リラックスを促すホルモン、セロトニンにも影響します。ある種の腸内細菌が作り出した代謝産物をクロム親和性細胞が検知し、迷走神経を介して脳に送られるセロトニン分泌を増やします。
そう考えると腸内細菌が心身の安定によく関わっていることがわかります。
前回②では母親のストレスの影響で子供の性格性質が変化したり、腸が敏感になるお話をしました。
腸内細菌の観点からも母親のメンタルヘルスが将来の子供の健康にいかに重要であるかがわかります。
これから出産を控えている人はストレスを溜めない生活を心がけましょう。
それから、出産方法についてです。腸内細菌の獲得の面では自然分娩が望ましいと考えます。
しかし実際にはそうもいかないこともあります。
昔と比較し安全に子供が生まれるようになった背景には医療の進歩があります。
昔であれば無事に生まれてくることができなかったことも多くありました。
現在は多産も増えていますし、様々な影響で分娩時の母子の負担が大きくなる場合があります。そうなると必ずしも自然分娩が良いわけではありません。

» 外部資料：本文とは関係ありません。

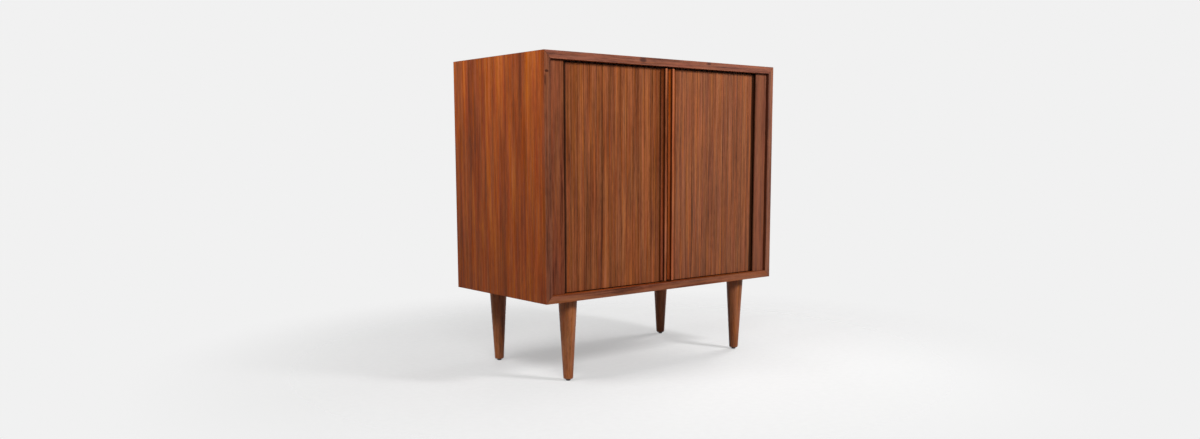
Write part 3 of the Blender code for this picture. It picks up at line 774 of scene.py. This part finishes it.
def add_lamp(name, place, target, size, watts, spread=180):
    """A rectangular lamp that points at the target; size is its width and height, spread is in degrees."""
    lamp = bpy.data.lights.new(name, "AREA")
    lamp.shape = "RECTANGLE"
    lamp.size, lamp.size_y = size
    lamp.energy = watts
    lamp.spread = math.radians(spread)
    obj = bpy.data.objects.new(name, lamp)
    bpy.context.scene.collection.objects.link(obj)
    obj.visible_glossy = False
    obj.location = place
    obj.rotation_euler = (Vector(target) - Vector(place)).to_track_quat("-Z", "Y").to_euler()


def make_lights():
    add_lamp("key", place=(0.80, -1.92, 1.8), target=(0, 0, 0.6), size=(0.36, 0.5), watts=55)
    add_lamp("left front", place=(-1.55, -1.85, 1.7), target=(0, 0, 0.6), size=(0.8, 0.8), watts=28)
    add_lamp("side", place=(-1.35, 0, 1.7), target=(-0.4, 0, 0.75), size=(0.6, 0.6), watts=11.5, spread=120)
    add_lamp("right", place=(1.7, 0.12, 1.2), target=(0.4, 0, 0.6), size=(0.7, 0.7), watts=9, spread=100)
    add_lamp("back", place=(0.9, 2.4, 1.9), target=(0, 0, 0.5), size=(1.4, 1.4), watts=22)


def make_camera():
    camera = bpy.data.cameras.new("camera")
    obj = bpy.data.objects.new("camera", camera)
    bpy.context.scene.collection.objects.link(obj)
    forward = CAMERA_FORWARD.normalized()
    right = (CAMERA_RIGHT - forward * CAMERA_RIGHT.dot(forward)).normalized()
    up = right.cross(forward)
    turn = Matrix((right, up, -forward)).transposed()
    obj.matrix_world = Matrix.Translation(CAMERA_PLACE) @ turn.to_4x4()
    camera.sensor_fit = "HORIZONTAL"
    camera.sensor_width = SENSOR_MM
    camera.lens = FOCAL_PIXELS / PICTURE_WIDTH * SENSOR_MM
    camera.shift_x = (PICTURE_WIDTH / 2 - PRINCIPAL_X) / PICTURE_WIDTH
    camera.shift_y = (PRINCIPAL_Y - PICTURE_HEIGHT / 2) / PICTURE_WIDTH
    camera.clip_end = CAMERA_FAR
    bpy.context.scene.camera = obj


dress_case()
make_slats()
make_canvases()
make_pulls()
make_legs()
make_floor()
make_world()
make_lights()
make_camera()
bpy.context.scene.view_settings.view_transform = "Standard"
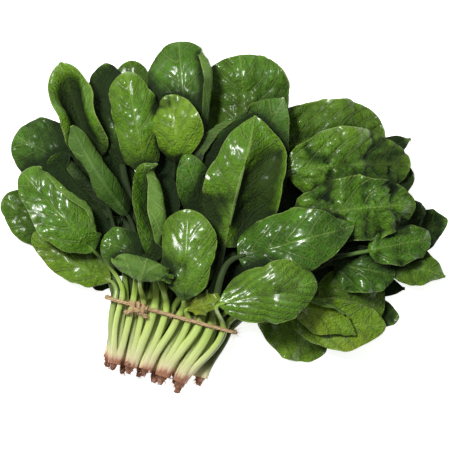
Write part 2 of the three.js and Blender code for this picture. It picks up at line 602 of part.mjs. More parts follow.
function buildPlants(group) {
  const stems = new Map();
  const leafCount = new Map();
  for (const leaf of LEAVES) {
    const { curve, lifts, rows } = layLeaf(leaf);
    const stemLift = (t) => {
      const place = t * STEM_SAMPLES;
      const i = Math.min(Math.floor(place), STEM_SAMPLES - 1);
      return lifts[i] + (place - i) * (lifts[i + 1] - lifts[i]);
    };
    const lifted = (t) => {
      const point = curve.getPoint(t);
      point.z += stemLift(t);
      return point;
    };
    const faces = bladeFaces(leaf, rows.map((_, i) => lifts[STEM_SAMPLES + 1 + i]));
    const below = stemBelow(leaf);
    const centres = [];
    const radii = [];
    for (let i = 0; i < STEM_STEPS_BELOW; i += 1) {
      const t = i / STEM_STEPS_BELOW;
      centres.push(below.getPoint(t));
      radii.push(STEM_RADIUS_AT_CROWN + t * (STEM_RADIUS - STEM_RADIUS_AT_CROWN));
    }
    const length = curve.getLength();
    const stepsAbove = Math.round(length / STEM_STEP_ABOVE) + 2;
    const places = Array.from({ length: stepsAbove + 1 }, (_, i) => i / stepsAbove);
    places.splice(1, 0, STRAIGHT_FROM_TIE / length / 2);
    for (const t of places) {
      centres.push(lifted(t));
      radii.push(STEM_RADIUS + t * (STEM_RADIUS_AT_BLADE - STEM_RADIUS));
    }
    markLaid(leaf, faces, Array.from({ length: STEM_SAMPLES + 1 }, (_, i) => lifted(i / STEM_SAMPLES)));
    const rods = stems.get(leaf.plant) ?? [];
    const bladeBase = bladePoint(leaf, 0, 0);
    bladeBase.z += lifts[STEM_SAMPLES + 1];
    rods.push(rod(centres, radii, STEM_SIDES, { beyond: bladeBase }));
    stems.set(leaf.plant, rods);
    const number = (leafCount.get(leaf.plant) ?? 0) + 1;
    leafCount.set(leaf.plant, number);
    const plantName = `plant_${String(leaf.plant).padStart(2, '0')}`;
    addNode(group, `${plantName}_leaf_${number}`, bladeGeometry(faces), 'leaf');
  }
  for (const [plant, rods] of stems) {
    const name = `plant_${String(plant).padStart(2, '0')}_stems`;
    addNode(group, name, fuse([crownGeometry(CROWNS[plant]), ...rods]), 'stem');
  }
}

// ---- the twine ----

const TWINE_SIDES = 6;
const TWINE_CORNER_STEPS = 4;

// A point by its distance along the tie, across it towards the leaves, and its height.
function tie(along, across, height) {
  return ALONG_TIE.clone().multiplyScalar(along).addScaledVector(ACROSS_TIE, across).setZ(height);
}

function twineGeometry() {
  const halfWidth = BUNDLE_HALF_WIDTH + STEM_RADIUS + TWINE_CLEARANCE + TWINE_RADIUS;
  const bottom = TWINE_RADIUS;
  const top = BUNDLE_TOP + TWINE_CLEARANCE + TWINE_RADIUS;
  const r = TWINE_CORNER_RADIUS;
  const corners = [
    [halfWidth - r, bottom + r, -Math.PI / 2],
    [halfWidth - r, top - r, 0],
    [-halfWidth + r, top - r, Math.PI / 2],
    [-halfWidth + r, bottom + r, Math.PI],
  ];
  const centres = [];
  for (const [along, height, start] of corners) {
    for (let i = 0; i <= TWINE_CORNER_STEPS; i += 1) {
      const angle = start + (i / TWINE_CORNER_STEPS) * (Math.PI / 2);
      centres.push(tie(along + r * Math.cos(angle), 0, height + r * Math.sin(angle)));
    }
  }
  const flatRadius = TWINE_RADIUS / Math.cos(Math.PI / TWINE_SIDES);
  const loop = rod(centres, centres.map(() => flatRadius), TWINE_SIDES, { closed: true });
  // Each strand of the knot by its points: along the tie, across it, and above the top of the loop.
  const knot = [[-29, 0, 0.3], [-26, -1, 2.2], [-22.5, -2, 2.8], [-19, -1.4, 2.2], [-16, -0.4, 0.3]];
  const firstTail = [[-21, 0.4, 1.6], [-25, -3, 1.4], [-29, -5.4, 0.6], [-32, -7, 0]];
  const secondTail = [[-24, 0.4, 1.6], [-20, -3.4, 1.4], [-15.5, -5.6, 0.4]];
  const strands = [knot, firstTail, secondTail].map((line) => {
    const points = line.map(([along, across, above]) => tie(along, across, top + above));
    return rod(points, points.map(() => TWINE_RADIUS), TWINE_SIDES);
  });
  return fuse([loop, ...strands]);
}

// ---- the bunch ----

const bunch = new THREE.Group();
buildPlants(bunch);
addNode(bunch, 'twine', twineGeometry(), 'twine');

export default bunch;
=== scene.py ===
import math

import bpy
import numpy as np
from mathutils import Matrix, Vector


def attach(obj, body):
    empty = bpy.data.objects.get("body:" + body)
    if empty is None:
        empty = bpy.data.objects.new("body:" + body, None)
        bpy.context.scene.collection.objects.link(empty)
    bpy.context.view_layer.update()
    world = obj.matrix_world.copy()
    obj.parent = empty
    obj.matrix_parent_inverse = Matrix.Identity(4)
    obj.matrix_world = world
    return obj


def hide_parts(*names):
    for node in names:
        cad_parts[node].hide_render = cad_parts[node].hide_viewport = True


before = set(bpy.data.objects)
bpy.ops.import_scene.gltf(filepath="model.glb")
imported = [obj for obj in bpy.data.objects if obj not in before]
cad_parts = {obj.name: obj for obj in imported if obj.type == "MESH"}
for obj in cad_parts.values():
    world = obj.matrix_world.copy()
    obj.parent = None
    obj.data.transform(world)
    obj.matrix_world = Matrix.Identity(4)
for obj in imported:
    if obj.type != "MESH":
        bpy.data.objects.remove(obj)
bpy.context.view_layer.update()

millimetre = 0.001

# Everything below is worked out in millimetres and turned to metres as a mesh is made.

bunch = {
    "tieSlope": math.radians(-15.3),  # the twine runs down to the right
    "twineRadius": 1.6,
    "twineClearance": 0.35,
    "twineCorner": 6,
    "rowPitch": 6.5,  # from one layer of stems to the next, at the tie
    "halfWidth": 42,  # to the outermost stem's middle
    "stemRadius": 2.95,
    "stemRadiusAtCrown": 3.0,
    "stemRadiusAtBlade": 1.7,
    "crownRadius": 4.6,
    "spreadAtCrown": 0.3,  # how far apart a plant's stems leave its crown, as a share of their slots
    "jointGap": 0.9,  # between a stem's end and its blade
    "layerGap": 1.3,  # between a leaf and what it lies on
    "layingThickness": 0.8,  # the blade that the leaves are laid with
    "bendShare": 0.33,  # the most of a stem that either of its bends takes up
    "riseFromTie": 14,  # how far a stem runs on above the tie before it bends
    "risePerSlot": 0.4,  # how much farther, for each millimetre between it and the side it bends to
    "runIntoBlade": 26,  # how far it runs in line with its blade, its crown or the bundle
    "runFromCrown": 9,
    "runIntoTie": 16,
}
alongTie = np.array([math.cos(bunch["tieSlope"]), math.sin(bunch["tieSlope"]), 0])
acrossTie = np.array([-math.sin(bunch["tieSlope"]), math.cos(bunch["tieSlope"]), 0])
upward = np.array([0.0, 0.0, 1.0])
firstRow = 2 * bunch["twineRadius"] + bunch["twineClearance"] + bunch["stemRadius"]


def rowHeight(row):
    return firstRow + (row - 1) * bunch["rowPitch"]


bundleTop = rowHeight(4) + bunch["stemRadius"]

# Each plant's crown: its place, the length of root left on, and how green its stems are.
crowns = {
    1: dict(at=(-40, -34, 17.5), root=5, green=0.1),
    2: dict(at=(-28.9, -36.2, 18), root=5, green=0.1),
    3: dict(at=(-18, -38, 18), root=5, green=0.2),
    4: dict(at=(-6, -43, 18), root=6, green=0.35),
    5: dict(at=(6, -47, 17.5), root=8, green=0.5),
    6: dict(at=(-44, -31, 6), root=6, green=0.3),
    7: dict(at=(-33.5, -36, 6), root=6, green=0.4),
    8: dict(at=(-22, -39, 6), root=5, green=0.5),
    9: dict(at=(-11, -42, 6), root=6, green=0.6),
    10: dict(at=(4, -43, 6), root=6, green=0.7),
    11: dict(at=(20.5, -44, 6), root=6, green=0.9),
}

# What a leaf has where its line says nothing else. Angles are in degrees.
plainLeaf = dict(
    widest=0.45, tipRound=2, baseRound=1.8,
    bend=0,  # how far the midrib bows to the left
    skew=0,  # how much wider the left half is, as a share
    cup=0, roll=0, trough=0,
    twist=0,  # how far it turns about its midrib from base to tip
    dip=(0, 0),  # a valley beside the midrib: side (1 left, -1 right), steepness
    wave=(1.2, 2),  # height and number of waves along the edges
    fold=None,  # a margin turned over: side (1 left, -1 right), width, turn
    tone=0,  # from -1, dark blue-green, to 1, young yellow-green; below -0.4 painted shade is mixed in
    pucker=1,  # how blistered the blade is between its veins
    veinLean=0.9,  # how far a side vein runs on for each step outwards
    underUp=False,  # lies with its pale underside up
    stalkHidden=0,  # how much painted shade its stalk has above the tie
    fullBase=0,  # a rounder base, where it only shows through a gap
    fullTip=0,  # the same at its tip
    fuller=1,  # how much wider it is, to close a gap beside it
    sheltered=1,  # how strong the painted shade is where it lies far inside the bunch
)

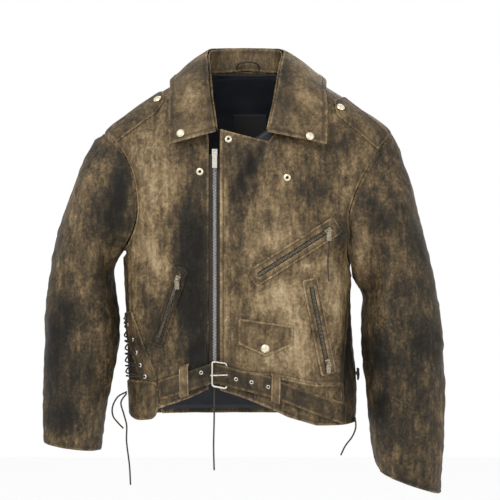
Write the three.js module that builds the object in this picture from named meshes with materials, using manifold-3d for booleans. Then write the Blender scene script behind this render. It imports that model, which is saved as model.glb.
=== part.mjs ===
// Leather riding jacket with an off-centre front zip, laced sides and a waist belt.
// Millimetres. +X is the wearer's left, the front faces -Y, +Z is up.
// The origin is the middle of the neck opening, at the height of the back neck seam.
import * as THREE from "three";
import { mergeVertices } from "three/addons/utils/BufferGeometryUtils.js";
import Module from "manifold-3d";

const wasm = await Module();
wasm.setup();

// ---- Driving dimensions -------------------------------------------------------------

const GAP = 0.3; // clearance between pieces that touch
const SEAM_GAP = 0.6; // width of the groove along a sewn seam
const LEATHER = 3; // thickness of the body leather with its backing
const STRAP = 3; // thickness of belt and strap leather
const TRIM = 2.4; // thickness of a flap, welt or patch
const LINING = 1.6; // thickness of the satin lining
const FACE = 300; // how far cutting prisms reach out from the middle of the jacket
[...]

今回の話を読んで自分は帝王切開で子供を産んだことや子供を母乳で育てられなかったことを悲観する必要はありません。
安全に子供を出産するためにはやむおえないことも十分あります。
確かに良性の細菌の獲得の面で不利かもしれません。
しかし子供の成長は出産や母乳での育成だけが全てではなく、様々な要因が影響します。
子供は母親の愛情、父親兄弟祖父母、家族の愛情によって情動を形成していきます。
赤ちゃんもお母さんも周りの家族もみんながリラックスして伸び伸びを過ごせていれば、赤ちゃんにとっても赤ちゃんの腸にとっても良い環境になるかもしれません。
脳がリラックスすれば、腸に送られるシグナルも安定し、腸にとっていい菌がすみつきやすくなるかもしれません。
いずれにせよ、現在の食生活が偏りがちな方は腸内細菌も偏っているかもしれません。
まずは、自分がどんなものを食べているか意識をすることです。
ストレスが多い時どんなものを食べているでしょうか?
それから、より自然なもの(無農薬のもの)、人工的なものが少ない方がいいでしょう。
どの国でも、発酵食品があります。日本にももちろんありますよね。うまく活用して腸内細菌のバランスを整えましょう。
遺伝子学的には日本人に馴染みのある食べ物の方が消化吸収に有利かもしれません。
楽しみながら、お腹の中と体の健康を育てていきましょう。